Exploring the Jewish Life Worlds of Historic Budapest: Jewish Heritage and the Greater Public since 1990
Erika Szívós, (Eötvös Loránd University, ELTE), Budapest.
In recent decades, the revival of distinct quarters of Budapest has been intertwined with the rediscovery of the city's Jewish heritage. Jewish cultural and religious traditions, which had existed only in latent or strongly limited forms prior to 1990, became explicit and visible after the fall of Communism and began to shape the identities of certain Budapest neighborhoods in quite overt ways. The remembrance of collective traumas has finally become possible to express in the public sphere, and, as a result, Jewish places of memory have multiplied in the city's urban space since 1990. Remembering the Jewish past of Budapest, however, has several dimensions today which are not at all related to persecution, World War II, and the Holocaust.

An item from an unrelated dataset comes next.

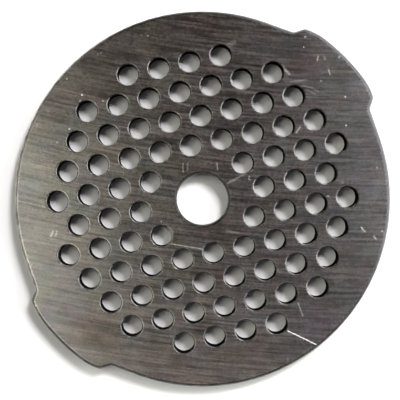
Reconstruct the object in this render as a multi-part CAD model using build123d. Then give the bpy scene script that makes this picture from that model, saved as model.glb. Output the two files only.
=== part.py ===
from build123d import *

import math
import os

# A grinder plate: a flat steel disc that a turning knife sweeps. The bore in its middle carries
# the end of the feed screw, the field of small round holes lets the minced food through, and
# two opposite lugs on the rim keep the plate from turning in its housing.
#
# Millimetres and degrees. The plate lies on its lower face: Z = 0 is that face, +Z runs up
# through the bore, and +X runs through the middle of one lug.

# Disc and bore
DISC_DIAMETER = 54.0
PLATE_THICKNESS = 3.0
BORE_DIAMETER = 7.5

# Field of holes: a triangular grid with one of its points on the bore's axis
HOLE_DIAMETER = 3.0
HOLE_PITCH = 4.55
GRID_TURN = 27.0  # from +X to a row of holes; the pattern is 3 degrees off the lugs' mirror line
HUB_WALL = 1.75  # least wall kept between the bore and a hole
RIM_WALL = 4.0  # least wall kept between a hole and the disc's edge

# Lugs: from its middle out, a lug has a crest arc, rounded shoulders, slanted flanks and
# straight feet that run into the round edge of the disc
LUG_HEIGHT = 2.0  # how far the crest stands out of the disc
LUG_WIDTH = 15.5  # over both flanks, at their roots
LUG_FLANK_LEAN = 0.75  # how far each flank leans in from its root to its shoulder
LUG_CREST_WIDTH = 7.6  # the part of the outer edge that is a full-height arc
LUG_SHOULDER_DROP = 0.4  # how far a shoulder falls below the crest
LUG_FOOT_LENGTH = 3.85
LUG_SHOULDER_RADIUS = 0.9
LUG_ROOT_RADIUS = 0.5

# Edges: the small holes stay sharp, because their edges shear the food against the knife
RIM_EDGE_BREAK = 0.3
BORE_EDGE_BREAK = 0.2

DISC_RADIUS = DISC_DIAMETER / 2
CREST_RADIUS = DISC_RADIUS + LUG_HEIGHT


def point_on_circle(radius, offset):
    """The point of a circle about the origin that lies offset above the X axis, on the +X side."""
    return Vector(math.sqrt(radius**2 - offset**2), offset)


def mirror_images(vertices, corner):
    """The vertices as far from the bore as a corner of the quarter outline: that corner and its images."""
    return [v for v in vertices if abs(Vector(v).length - corner.length) < 1e-4]


def plate_outline():
    """The disc with its two lugs, drawn as one quarter and mirrored across both middle lines."""
    crest_end = point_on_circle(CREST_RADIUS, LUG_CREST_WIDTH / 2)
    shoulder = point_on_circle(CREST_RADIUS - LUG_SHOULDER_DROP, LUG_WIDTH / 2 - LUG_FLANK_LEAN)
    foot = point_on_circle(DISC_RADIUS, LUG_WIDTH / 2 + LUG_FOOT_LENGTH)
    root = foot + Vector(foot.Y, -foot.X) * (LUG_FOOT_LENGTH / foot.X)
    crest_angle = math.degrees(math.atan2(crest_end.Y, crest_end.X))
    foot_angle = math.degrees(math.atan2(foot.Y, foot.X))

    with BuildSketch() as outline:
        with BuildLine():
            CenterArc((0, 0), CREST_RADIUS, 0, crest_angle)
            TangentArc(crest_end, shoulder, tangent=(-crest_end.Y, crest_end.X))
            Line(shoulder, root)
            Line(root, foot)
            CenterArc((0, 0), DISC_RADIUS, foot_angle, 90 - foot_angle)
            mirror(about=Plane.XZ)
            mirror(about=Plane.YZ)
        make_face()
        fillet(mirror_images(outline.vertices(), shoulder), LUG_SHOULDER_RADIUS)
        fillet(mirror_images(outline.vertices(), root), LUG_ROOT_RADIUS)
    return outline.sketch


def hole_centres():
    """The grid points whose whole hole lies between the hub's wall and the rim's wall."""
    nearest = BORE_DIAMETER / 2 + HUB_WALL + HOLE_DIAMETER / 2
    furthest = DISC_RADIUS - RIM_WALL - HOLE_DIAMETER / 2
    row = Vector(HOLE_PITCH, 0).rotate(Axis.Z, GRID_TURN)
    next_row = row.rotate(Axis.Z, 60)
    reach = 2 * math.ceil(furthest / HOLE_PITCH)
    steps = range(-reach, reach + 1)
    points = [row * i + next_row * j for i in steps for j in steps]
    return [p for p in points if nearest <= p.length <= furthest]


def grinder_plate():
    """The plate: outline, bore and holes through one thickness, with the rim and bore edges broken."""
    with BuildPart() as plate:
        with BuildSketch():
            add(plate_outline())
            Circle(BORE_DIAMETER / 2, mode=Mode.SUBTRACT)
            with Locations(hole_centres()):
                Circle(HOLE_DIAMETER / 2, mode=Mode.SUBTRACT)
        extrude(amount=PLATE_THICKNESS)

        bore_wall = plate.faces().sort_by_distance((0, 0, PLATE_THICKNESS / 2))[0]
        chamfer(bore_wall.edges().filter_by(GeomType.CIRCLE), BORE_EDGE_BREAK)
        upper_face = plate.faces().sort_by(Axis.Z)[-1]
        chamfer(upper_face.outer_wire().edges(), RIM_EDGE_BREAK)
    return plate.part


os.makedirs("parts", exist_ok=True)
export_step(grinder_plate(), "parts/grinder_plate.step")
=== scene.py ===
import math

import bpy
import bmesh
from mathutils import Matrix, Vector


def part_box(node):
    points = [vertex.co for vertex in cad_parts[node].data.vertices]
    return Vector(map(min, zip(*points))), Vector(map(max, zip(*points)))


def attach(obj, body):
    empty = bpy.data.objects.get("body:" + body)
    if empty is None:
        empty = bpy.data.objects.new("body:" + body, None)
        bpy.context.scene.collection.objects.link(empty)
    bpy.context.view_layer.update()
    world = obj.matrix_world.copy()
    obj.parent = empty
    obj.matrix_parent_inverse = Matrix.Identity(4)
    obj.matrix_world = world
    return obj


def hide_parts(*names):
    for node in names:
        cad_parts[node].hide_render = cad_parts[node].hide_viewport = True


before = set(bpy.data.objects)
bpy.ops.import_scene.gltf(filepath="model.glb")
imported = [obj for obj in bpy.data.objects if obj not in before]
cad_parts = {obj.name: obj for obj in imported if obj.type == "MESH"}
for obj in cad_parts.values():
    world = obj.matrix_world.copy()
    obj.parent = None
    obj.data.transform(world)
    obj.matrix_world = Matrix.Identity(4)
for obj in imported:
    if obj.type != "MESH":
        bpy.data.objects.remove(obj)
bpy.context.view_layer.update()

MM = 0.001
_, PLATE_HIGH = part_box("grinder_plate")
PLATE_TOP = PLATE_HIGH.z
DISC_RADIUS = PLATE_HIGH.y

# ---------------------------------------------------------------- framing
# The plate is seen from straight above, turned so that +X, the middle of one lug, points to the
# upper right of the view.
VIEW_SIDE_PX = 400
PIXELS_PER_MM = 6.965
PLATE_TURN = math.radians(44.8)
DISC_CENTRE_PX = (202.3, 199.3)
FOOT_PX = (205.0, 190.0)
CAMERA_HEIGHT = 147 * MM
NEAR_CLIP = 0.01

VIEW_RIGHT = Vector((math.cos(PLATE_TURN), -math.sin(PLATE_TURN), 0))
VIEW_UP = Vector((math.sin(PLATE_TURN), math.cos(PLATE_TURN), 0))


def view_point(px, height=PLATE_TOP):
    """The point at some height that shows at a pixel of the view."""
    right = (px[0] - DISC_CENTRE_PX[0]) / PIXELS_PER_MM * MM
    up = (DISC_CENTRE_PX[1] - px[1]) / PIXELS_PER_MM * MM
    return VIEW_RIGHT * right + VIEW_UP * up + Vector((0, 0, height))


def view_direction(azimuth, elevation):
    """A unit vector from the plate, by degrees from the view's right edge and above the floor."""
    azimuth, elevation = math.radians(azimuth), math.radians(elevation)
    level = VIEW_RIGHT * math.cos(azimuth) + VIEW_UP * math.sin(azimuth)
    return level * math.cos(elevation) + Vector((0, 0, math.sin(elevation)))


def add_camera():
    """The camera stands over FOOT_PX and looks at the middle of the view, kept upright."""
    half = VIEW_SIDE_PX / 2
    centre = view_point((half, half))
    data = bpy.data.cameras.new("camera")
    data.angle = 2 * math.atan(half / PIXELS_PER_MM * MM / CAMERA_HEIGHT)
    data.clip_start = NEAR_CLIP
    camera = bpy.data.objects.new("camera", data)
    camera.location = view_point(FOOT_PX) + Vector((0, 0, CAMERA_HEIGHT))
    back = (camera.location - centre).normalized()
    right = VIEW_UP.cross(back).normalized()
    up = back.cross(right)
    camera.rotation_euler = Matrix((right, up, back)).transposed().to_euler()
    bpy.context.scene.collection.objects.link(camera)
    bpy.context.scene.camera = camera


# ---------------------------------------------------------------- shader graph
class Graph:
    """Adds nodes to one node tree; each call returns the new node's first output."""

    def __init__(self, tree):
        self.tree = tree

    def node(self, kind, *values, inputs=None, **settings):
        """A new node: its first sockets by order, others by name in inputs, settings by name."""
        new = self.tree.nodes.new("ShaderNode" + kind)
        for key, value in settings.items():
            setattr(new, key, value)
        for number, value in enumerate(values):
            self.feed(new.inputs[number], value)
        for key, value in (inputs or {}).items():
            self.feed(new.inputs[key], value)
        return new

    def feed(self, socket, value):
        """Links another node's output to a socket, or sets the socket to a plain value."""
        if isinstance(value, bpy.types.NodeSocket):
            self.tree.links.new(value, socket)
        elif value is not None:
            socket.default_value = value

    def math(self, operation, *values, **settings):
        return self.node("Math", *values, operation=operation, **settings).outputs[0]

    def vector(self, operation, *values):
        new = self.node("VectorMath", *values, operation=operation)
        return new.outputs["Value" if operation in ("DOT_PRODUCT", "LENGTH", "DISTANCE") else "Vector"]

    def remap(self, value, low, high, to_low=0.0, to_high=1.0):
        """A smooth step from to_low to to_high while the value goes from low to high."""
        return self.node("MapRange", value, low, high, to_low, to_high,
                         interpolation_type="SMOOTHSTEP").outputs[0]

    def noise(self, coordinates, scale, detail=2.0, roughness=0.5):
        inputs = {"Vector": coordinates, "Scale": scale, "Detail": detail, "Roughness": roughness}
        return self.node("TexNoise", inputs=inputs).outputs["Fac"]

    def clouds(self, coordinates, size, detail, roughness):
        """Noise by the size of its clouds, in metres."""
        return self.noise(coordinates, 1 / size, detail, roughness)

    def mix(self, factor, one, other, blend="MIX"):
        new = self.node("Mix", data_type="RGBA", blend_type=blend, clamp_factor=True)
        self.feed(new.inputs[0], factor)
        self.feed(new.inputs[6], one)
        self.feed(new.inputs[7], other)
        return new.outputs[2]

    def combine(self, x, y, z=0.0):
        return self.node("CombineXYZ", x, y, z).outputs[0]

    def place(self):
        """The place on the part, in metres."""
        return self.node("TexCoord").outputs["Object"]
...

Initiatives which aim to present former Jewish life worlds to a broader audience, in fact, challenge the earlier dominance of the Holocaust in public memory. This lecture aims to explore recent practices of remembrance, stressing the diverse and creative ways the city's Jewish history is remembered and exploited today (e. g. city walks, educational and museum projects, commemorations, festivals, theatre performances, book publishing, oral history archives, and local community initiatives.